= Merlínússpá =

Old Norse-Icelandic verse translation of Prophetiae Merlini

Merlínússpá (Prophecy of Merlin) is an Old Norse-Icelandic verse translation of Prophetiae Merlini in Geoffrey of Monmouth's Historia regum Britanniae. It is notable for being the only translation of a foreign prose text into poetry in Old Norse-Icelandic literature and for being the earliest Arthurian text to have been translated in medieval Scandinavia. Merlínússpá is preserved in two consecutive parts preserved in the Hauksbók (AM 544 4to) version of Breta sögur.

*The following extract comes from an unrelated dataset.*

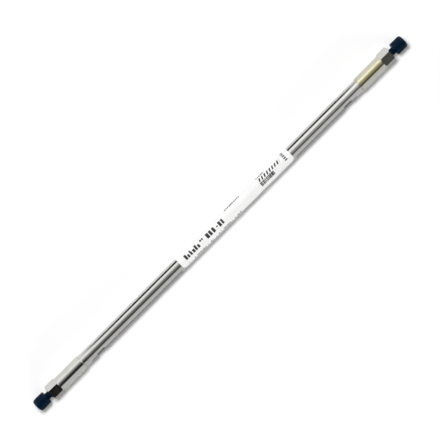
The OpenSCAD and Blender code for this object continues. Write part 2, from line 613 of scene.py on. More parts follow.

In both Hauksbók and the version of Breta sögur preserved in the manuscript AM 573 4to, the poems are attributed to Gunnlaugr Leifsson. The poem is omitted in AM 573 4to, with the scribe noting that "many people know that poem". Gunnlaugr Leifsson wrote Merlínússpá around 1200. It is a close translation of the Prophetiae Merlini but also includes material from the Historia regum Britanniae.

Merlínússpá is written in fornyrðislag verse form, which is also used in the prophetic poems Völuspá and Völuspá hin skamma. Although it is a close translation of its Latin exemplar, Merlínússpá uses imagery from Old Norse-Icelandic prose, which together with its meter give it "the semblance of an Eddic poem."